Filmed in an unbroken take lasting about a minute and a half, Higaki tries to persuade Murai to let him take his place in the police tournament match against Sanshiro. Murai refuses, insisting only he can properly represent Ryoshinto. Higaki calls this a betrayal of the style, to which the police officer in charge shouts back, “[A] person or individual style can lose, but it will never affect the whole of Japanese martial arts.”
This exchange originally took place between Sanshiro running off to the tournament and the moment of his arrival, providing some quintessentially paced filler: our hero doesn’t magically teleport from one part of the city to the next as in the 79-minute cut, maintaining continuity without slowing things down.
Sanshiro Refuses to see Sayo
In spite of his ambition to prove himself and the fact that he’s won a major honor for his school, Sanshiro responds to victory against Murai with sheer remorse. He’d grown close to Sayo prior to the match—enchanted by her beauty and spiritual dedication, oblivious to the fact that he’d soon be facing her father. And when the match is over, Sanshiro’s not only remorseful for the now-bedridden Murai but disheartened to see Sayo somber and dejected.

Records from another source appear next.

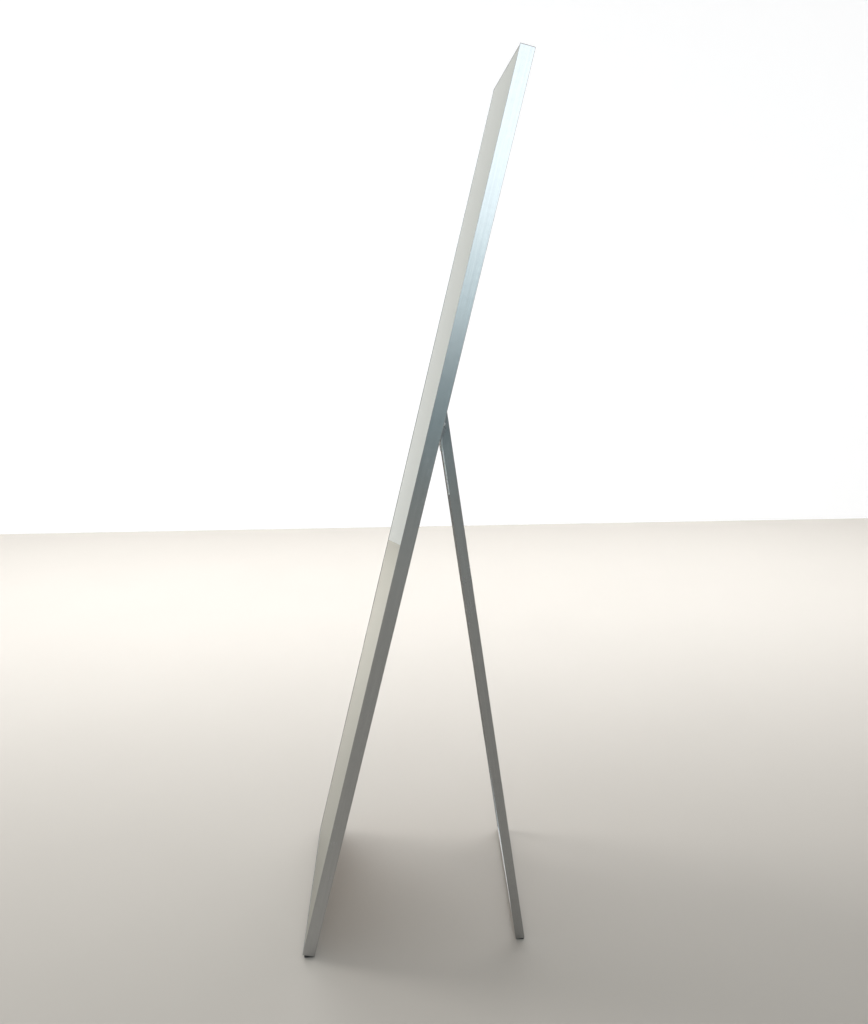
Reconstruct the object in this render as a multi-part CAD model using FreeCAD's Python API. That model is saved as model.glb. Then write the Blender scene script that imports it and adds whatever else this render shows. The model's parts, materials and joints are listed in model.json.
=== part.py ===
"""Tall slim floor mirror in a thin aluminium frame, held up by a hinged U-shaped stand.

Millimetres, +Z up. The origin is on the floor, at the centre of the footprint. The glass
faces -Y and leans back towards +Y, and the stand is behind it. Each piece is drawn straight,
in one of two frames of its own, and is then laid into place:

  frame space   x across, y = depth behind the frame's front face, z = up along the frame
  stand space   x across, y = depth and z = up along a leg, both from the pivot's axis
"""
import FreeCAD, Part
import math
import os

V = FreeCAD.Vector
X_AXIS = V(1, 0, 0)
Y_AXIS = V(0, 1, 0)
Z_AXIS = V(0, 0, 1)

# ---------------------------------------------------------------- driving dimensions
FRAME_HEIGHT = 1600.0      # length of a stile, along the slope
FRAME_WIDTH = 400.0
FRAME_DEPTH = 23.0
WALL = 1.2                 # wall of the frame's extrusion
LIP = 2.5                  # how much of the front the frame's lip covers, on each side
LIP_THICKNESS = 0.5        # thin, so that the glass looks flush
BOX_WIDTH = 15.0           # hollow box behind the glass, seen from the back
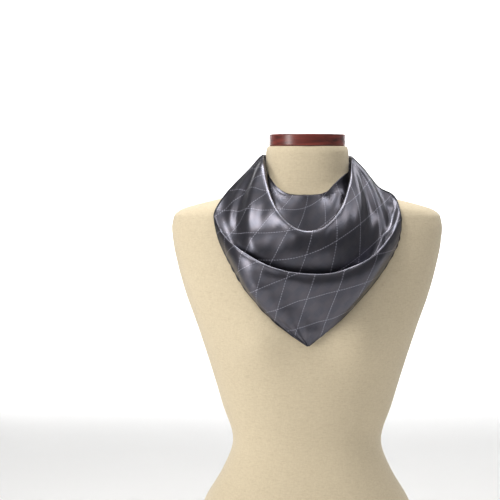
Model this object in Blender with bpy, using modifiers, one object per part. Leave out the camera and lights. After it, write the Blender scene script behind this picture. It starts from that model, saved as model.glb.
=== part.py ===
"""A silk square scarf, folded to a triangle, worn point forward on a limbless dress form.

Metres, +Z up, front towards -Y, +X to the viewer's right.  The origin is the middle
of the form's flat base.
"""
import math

import bmesh
import bpy
import numpy as np
from mathutils import Vector
from mathutils.bvhtree import BVHTree

# ---- driving sizes ---------------------------------------------------------------
CLOTH_WALL = 0.0010
SEAM_GAP = 0.0003
POCKET_SLOT = 0.0080
HEM_GAP = 0.0007
HEM_STEP = 0.005
CLOTH_CLEARANCE = 0.0018
WRAP_CLEARANCE = 0.0010
FRONT_REACH = 0.985
WRAP_START = 0.9878
HEM_RADIUS = 0.0011
BODY_EXPONENT = 2.2
BODY_POINTS = 56
BUST_HEIGHT = 0.014
BUST_WIDTH = 0.040
BUST_CENTRE = (0.074, 0.395)
CAP_RADIUS = 0.0555
CAP_CENTRE_Y = 0.0045
CAP_BASE_Z = 0.6703
CAP_HEIGHT = 0.0172
CAP_ROUNDING = 0.0018
KNOT_CENTRE = (0.0, 0.0765, 0.6330)
KNOT_HALF = (0.0162, 0.0115, 0.0138)
KNOT_PLEATS = 5
KNOT_POINTS = 20
KNOT_ENTRY_X = 0.0165
BAND_ROWS = 18
BAND_STEPS = 12

# ---- the form: one row per ring, from the base to the top of the neck -----------------
# height, half width, front y, back y
BODY_RINGS = (
    (0.0000, 0.1700, -0.1050, 0.1150),
    (0.0500, 0.1720, -0.1060, 0.1190),
    (0.1000, 0.1660, -0.1040, 0.1150),
    (0.1570, 0.1480, -0.1000, 0.0990),
    (0.2000, 0.1230, -0.0920, 0.0840),
    (0.2400, 0.1080, -0.0860, 0.0760),
    (0.3000, 0.1240, -0.0940, 0.0840),
    (0.3590, 0.1420, -0.1050, 0.0950),
    (0.4140, 0.1600, -0.1120, 0.1020),
    (0.4560, 0.1755, -0.1060, 0.1050),
    (0.5030, 0.1890, -0.0910, 0.1040),
    (0.5330, 0.1950, -0.0790, 0.0985),
    (0.5620, 0.1955, -0.0675, 0.0880),
    (0.5730, 0.1910, -0.0635, 0.0835),
    (0.5800, 0.1800, -0.0615, 0.0805),
    (0.5870, 0.1570, -0.0600, 0.0780),
    (0.5960, 0.1200, -0.0580, 0.0740),
    (0.6050, 0.0880, -0.0555, 0.0700),
    (0.6140, 0.0710, -0.0540, 0.0665),
    (0.6260, 0.0625, -0.0530, 0.0640),
    (0.6500, 0.0600, -0.0520, 0.0615),
    (0.6650, 0.0592, -0.0512, 0.0605),
    (0.6700, 0.0575, -0.0495, 0.0588),
)

# ---- the scarf: one row per line across the cloth, from the fold edge to the corner -----
# name, depth down the middle, middle x y z, left end x y z, right end x y z,
# sweep of the arc towards the left and the right end in degrees, lag of the fall backwards
SCARF_LINES = (
    ("fold_edge", 0.000, -0.006, -0.0600, 0.6015,
     -0.0622, 0.004, 0.6480, 0.0632, 0.004, 0.6460, 88, 60, 1.0),
    ("inner_high", 0.032, -0.006, -0.0780, 0.5750,
     -0.0624, 0.004, 0.6400, 0.0634, 0.004, 0.6390, 88, 72, 1.35),
    ("inner_low", 0.064, -0.005, -0.0950, 0.5470,
     -0.0626, 0.003, 0.6310, 0.0636, 0.003, 0.6300, 88, 80, 1.6),
    ("pocket_one", 0.088, -0.004, -0.1040, 0.5250,
     -0.0650, 0.002, 0.6240, 0.0660, 0.002, 0.6230, 88, 84, 2.3),
    ("ridge_one_rise", 0.110, -0.004, -0.1120, 0.5440,
     -0.0675, 0.001, 0.6350, 0.0685, 0.001, 0.6340, 89, 86, 1.6),
    ("ridge_one", 0.124, -0.004, -0.1190, 0.5555,
     -0.0672, -0.001, 0.6540, 0.0682, 0.000, 0.6520, 88, 80, 1.2),
    ("ridge_one_face", 0.134, -0.004, -0.1250, 0.5490,
     -0.0690, -0.002, 0.6560, 0.0690, -0.001, 0.6540, 88, 80, 1.25),
    ("middle_high", 0.158, -0.003, -0.1290, 0.5270,
     -0.0816, -0.006, 0.6390, 0.0800, -0.006, 0.6380, 84, 78, 1.5),
    ("middle_low", 0.190, 0.000, -0.1240, 0.4980,
     -0.1149, -0.022, 0.6050, 0.1010, -0.020, 0.6120, 75, 74, 1.6),
    ("pocket_two", 0.225, 0.003, -0.1190, 0.4660,
     -0.1331, -0.0530, 0.5758, 0.1250, -0.0300, 0.5960, 62, 66, 1.5),
    ("ridge_two_rise", 0.246, 0.005, -0.1320, 0.4850,
     -0.1330, -0.0600, 0.5640, 0.1297, -0.0550, 0.5752, 58, 60, 1.3),
    ("ridge_two", 0.260, 0.006, -0.1395, 0.4965,
     -0.1315, -0.0640, 0.5560, 0.1305, -0.0605, 0.5640, 54, 56, 1.3),
    ("ridge_two_face", 0.271, 0.006, -0.1440, 0.4880,
     -0.1290, -0.0680, 0.5450, 0.1289, -0.0655, 0.5492, 50, 52, 1.3),
    ("point_high", 0.298, 0.004, -0.1400, 0.4620,
     -0.1161, -0.0785, 0.5156, 0.1189, -0.0755, 0.5210, 40, 42, 1.3),
    ("point_mid", 0.334, 0.001, -0.1300, 0.4300,
     -0.0804, -0.1030, 0.4622, 0.0783, -0.1025, 0.4669, 28, 30, 1.2),
    ("point_low", 0.360, -0.002, -0.1225, 0.4060,
     -0.0308, -0.1190, 0.4128, 0.0296, -0.1190, 0.4197, 18, 18, 1.0),
    ("corner", 0.375, -0.0028, -0.1180, 0.3932,
     -0.0032, -0.1180, 0.3934, -0.0024, -0.1180, 0.3934, 10, 10, 1.0),
)
LINE_NAMES = [line[0] for line in SCARF_LINES]
LINE_VALUES = np.array([line[1:] for line in SCARF_LINES])
LINE_DEPTH = LINE_VALUES[:, 0]


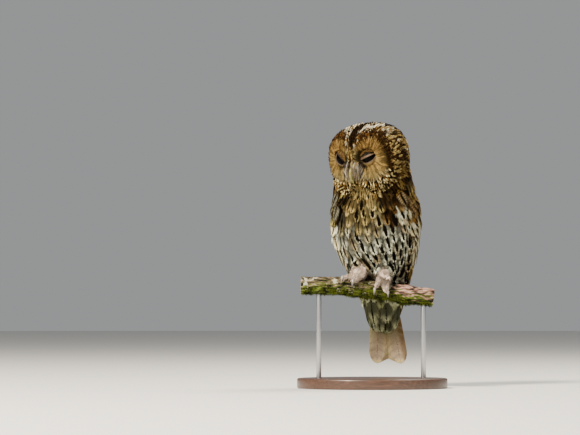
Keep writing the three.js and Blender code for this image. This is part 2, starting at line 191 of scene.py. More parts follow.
def feather_material(name, barred=False):
    """Contour feather: matt keratin barbs, softer than any moulded surface, dark along the shaft.

    The vane attribute is (across from -1 to 1, along from 0 to 1, a random number of the feather).
    ground is the feather's colour with the streak's width in alpha; mark is the dark colour with
    the crossbars' strength in alpha.
    """
    made, tree, surface = material(name, Roughness=0.8, IOR=1.4, Specular_IOR_Level=0.04)
    vane, ground, mark = (add(tree, "Attribute", attribute_name=which) for which in ("vane", "ground", "mark"))
    across, along, chance = add(tree, "SeparateXYZ", {0: vane.outputs["Vector"]}).outputs
    side = add(tree, "Math", {0: across}, operation="ABSOLUTE")
    # Ragged edges on the marks: the barbs carry the pigment outwards by uneven lengths.
    where = add(tree, "TexCoord").outputs["Object"]
    rough = add(tree, "TexNoise", {"Vector": where, "Scale": 420.0, "Detail": 2.0})
    ragged = add(tree, "Math", {0: rough, 1: 0.5}, operation="SUBTRACT")
    edge = add(tree, "Math", {0: ragged, 1: 0.5, 2: side}, operation="MULTIPLY_ADD")
    # The shaft streak swells towards the tip and ends in a point before it, unlike from feather to feather.
    width = add(tree, "MapRange", {0: along, 1: 0.3, 2: 0.7}, interpolation_type="SMOOTHSTEP")
    tip = add(tree, "MapRange", {0: along, 1: 1.0, 2: 0.84}, interpolation_type="SMOOTHSTEP")
    luck = add(tree, "MapRange", {0: chance, 3: 0.5, 4: 1.5})
    for share in (ground.outputs["Alpha"], tip, luck):
        width = add(tree, "Math", {0: width, 1: share}, operation="MULTIPLY")
    inside = add(tree, "Math", {0: width, 1: edge}, operation="SUBTRACT")
    streak = add(tree, "MapRange", {0: inside, 1: -0.06, 2: 0.06}, interpolation_type="SMOOTHSTEP")
    # Crossbars lean towards the tip as they leave the shaft.
    lean, uneven, count, low, high = (-0.05, 0.03, 11.0, 0.24, 0.36) if barred else (-0.09, 0.07, 5.5, 0.32, 0.42)
    turn = along
    for value, factor in ((side, lean), (ragged, uneven)):
        turn = add(tree, "Math", {0: value, 1: factor, 2: turn}, operation="MULTIPLY_ADD")
    turn = add(tree, "Math", {0: turn, 1: count, 2: chance}, operation="MULTIPLY_ADD")
    wave = add(tree, "Math", {0: turn}, operation="FRACT")
    wave = add(tree, "Math", {0: wave, 1: 0.5}, operation="PINGPONG")
    bars = add(tree, "MapRange", {0: wave, 1: low, 2: high}, interpolation_type="SMOOTHSTEP")
    bars = add(tree, "Math", {0: bars, 1: mark.outputs["Alpha"]}, operation="MULTIPLY")
    dark = add(tree, "Math", {0: streak, 1: bars}, operation="MAXIMUM")
    # Barbs as fine slanting lines, about 0.4 mm apart, drawn coarser than life so that they show.
    slant = add(tree, "Math", {0: side, 1: -0.45, 2: along}, operation="MULTIPLY_ADD")
    lines = add(tree, "Math", {0: slant, 1: 260.0}, operation="MULTIPLY")
    lines = add(tree, "Math", {0: lines}, operation="SINE")
    shade = add(tree, "MapRange", {0: lines, 1: -1.0, 2: 1.0, 3: 0.9, 4: 1.08})
    cloud = add(tree, "MapRange", {0: rough, 1: 0.3, 2: 0.7, 3: 0.84, 4: 1.12})
    shade = add(tree, "Math", {0: shade, 1: cloud}, operation="MULTIPLY")
    mixed = add(tree, "Mix", {"Factor": dark, 6: ground, 7: mark}, data_type="RGBA")
    toned = add(tree, "VectorMath", {0: mixed, "Scale": shade}, operation="SCALE")
    bump = add(tree, "Bump", {"Height": lines, "Strength": 0.25, "Distance": 0.00015})
    link(surface, {"Base Color": toned, "Normal": bump})
    return made


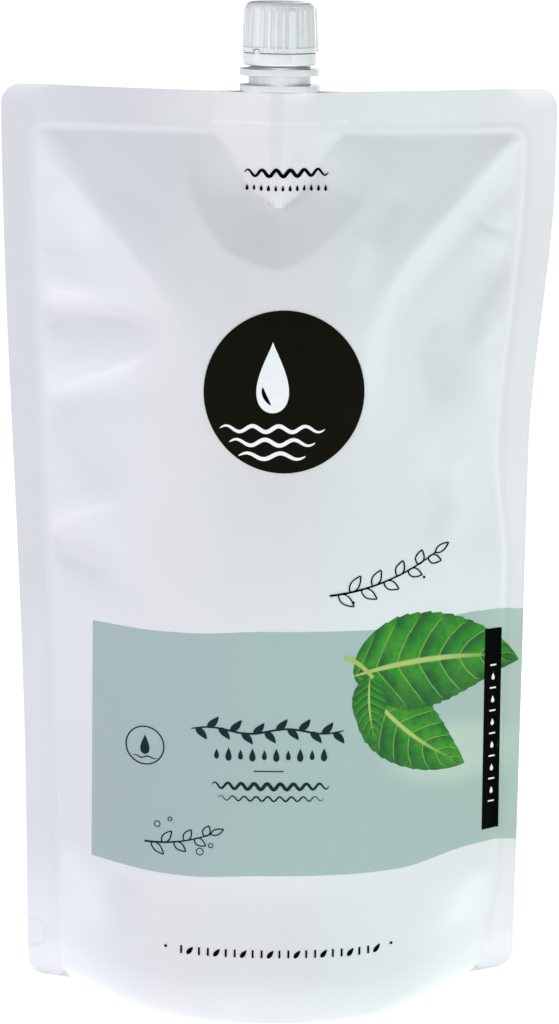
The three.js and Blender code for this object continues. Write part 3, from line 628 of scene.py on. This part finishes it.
class Ink:
    """Gathers print of one colour into one mesh. Every shape is a rectangular array of film coordinates."""

    def __init__(self, layer=1, panel=-1):
        self.panel = panel
        self.above = INK_STEP + INK_STEP * layer
        self.points, self.flat, self.faces, self.count = [], [], [], 0

    def add(self, x, h, u=None, v=None):
        x, h = np.asarray(x, float), np.asarray(h, float)
        on_film = film_points(self.panel, x, h)
        normal = film_normals(self.panel, x, h)
        n = x.size
        index = self.count + np.arange(n).reshape(x.shape)
        flat = np.stack([x if u is None else u, h if v is None else v], -1).reshape(-1, 2)
        area = np.sum((x[1:, 1:] - x[:-1, :-1]) * (h[1:, :-1] - h[:-1, 1:])
                      - (x[1:, :-1] - x[:-1, 1:]) * (h[1:, 1:] - h[:-1, :-1]))
        flip = area * self.panel > 0
        for offset in (self.above, -INK_SUNK):
            self.points.append((on_film + normal * offset).reshape(-1, 3))
        self.flat += [flat, flat]
        self.faces += grid_faces(index, flip=flip)
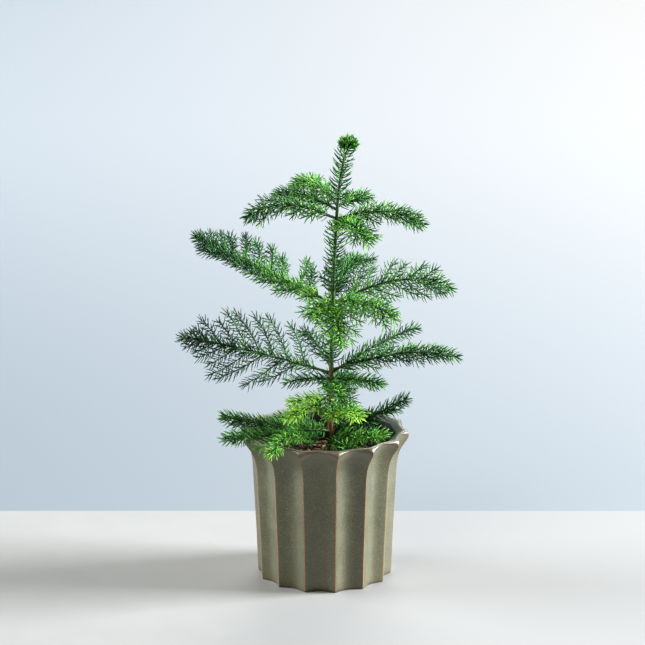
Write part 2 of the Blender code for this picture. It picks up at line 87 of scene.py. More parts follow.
class Wiring:
    """Adds and links the nodes of one node tree.

    A Mix node's colour sockets go by number, because their names occur more than once.
    """

    first_colour, second_colour, mixed_colour = 6, 7, 2

    def __init__(self, tree: bpy.types.NodeTree) -> None:
        """Start with a material's or a group's node tree."""
        self.tree = tree

    @cached_property
    def place(self) -> bpy.types.NodeSocket:
        """The place on the object, in its own coordinates."""
        return self.node("TexCoord").outputs["Object"]

    def node(self, kind: str, inputs: dict | None = None, **settings: object) -> bpy.types.Node:
        """Add a node.

        Args:
            kind: the node's type, without the word ShaderNode in front.
            inputs: values or sockets for its inputs, by name or number.
            settings: its own properties, by name.

        Returns:
            The new node.
        """
        node = self.tree.nodes.new(f"ShaderNode{kind}")
        for name, value in settings.items():
            setattr(node, name, value)
        for name, value in (inputs or {}).items():
            self.feed(node.inputs[name], value)
        return node

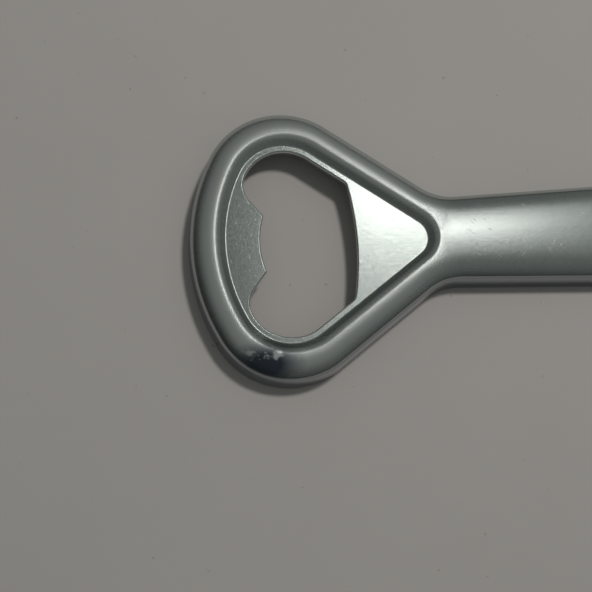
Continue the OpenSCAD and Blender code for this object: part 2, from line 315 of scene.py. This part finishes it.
# Stations round the half outline: web point, its normal, outer point, its normal
nose_steps, corner_steps, side_steps, fillet_steps, handle_steps, end_steps = 14, 46, 16, 26, 44, 36
stations = []
for i in range(nose_steps):
    n = heading(between(180, nose_normal, i / nose_steps))
    stations.append((nose_centre + nose_radius * n, n, nose_centre + (nose_radius + rim_width) * n, n))
for i in range(corner_steps):
    a = between(nose_normal, side_normal, i / corner_steps)
    n = heading(a)
    wide = rim_width + corner_swell * math.sin(math.pi * (a - side_normal) / (nose_normal - side_normal))
    stations.append((corner_centre + corner_radius * n, n, corner_centre + (corner_radius + wide) * n, n))
straight_run = (fillet_start - rim_corner).length
for i in range(side_steps):
    n, s = heading(side_normal), straight_run * i / side_steps
    stations.append((corner_end + s * side_run, n, rim_corner + s * side_run, n))
on_side = (tip_start - corner_end).length - straight_run
rest_length = on_side + web_tip_radius * math.radians(side_normal)
for i in range(fillet_steps + 1):
    s, n = rest_length * i / fillet_steps, heading(side_normal + fillet_turn * i / fillet_steps)
    a = side_normal - math.degrees(max(0, s - on_side) / web_tip_radius)
    on_tip = tip_centre + web_tip_radius * heading(a)
    web = corner_end + (straight_run + s) * side_run if s < on_side else on_tip
    stations.append((web, heading(a), fillet_centre - neck_fillet * n, n))
last_web = len(stations) - 1
fillet_end, end_start = stations[-1][2], end_centre + end_radius * heading(end_normal)
for i in range(1, handle_steps + 1):
    stations.append((None, None, between(fillet_end, end_start, i / handle_steps), heading(end_normal)))
for i in range(1, end_steps + 1):
    n = heading(end_normal * (1 - i / end_steps))
    stations.append((None, None, end_centre + end_radius * n, n))
last = len(stations) - 1


def crest_point(i):
    """Where a station's section starts on the crown: the crest, the middle line or the eye's edge."""
    if i <= last_web:
        return stations[i][0] + crest_run * stations[i][1]
    if i <= last_web + handle_steps:
        start, stop = rim_width + web_length + crest_run, eye_centre.x - eye_radius - rolled_edge
        return Vector((between(start, stop, (i - last_web) / handle_steps), 0))
    return eye_centre + (eye_radius + rolled_edge) * heading(180 * (last - i) / end_steps)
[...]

The final recovered scene, which takes place between the victory and Sanshiro’s visit to Murai’s home, details his guilt. All that survives is two partial shots. We fade into a tilted camera angle looking down at Sanshiro sprawled on the floor of the judo school. He’s staring blankly at the ceiling when a shadow crosses over him, announcing the arrival of fellow student Yoshimaro Dan (Akitake Kono). “You’re a very lucky person,” Dan teases as Kurosawa’s camera elegantly descends and levels out to show both men. “Everytime you win a match, a beautiful girl comes to see you.” As it turns out, Murai wishes to see Sanshiro and has sent Sayo to fetch him.
The first shot of this scene is missing its middle, so it abruptly skips from Sanshiro sitting up to him on his feet and walking away from the camera. In the second shot, he leans against the door overseeing the school garden, insisting he cannot face Sayo.
That, unfortunately, is all that remains of this scene.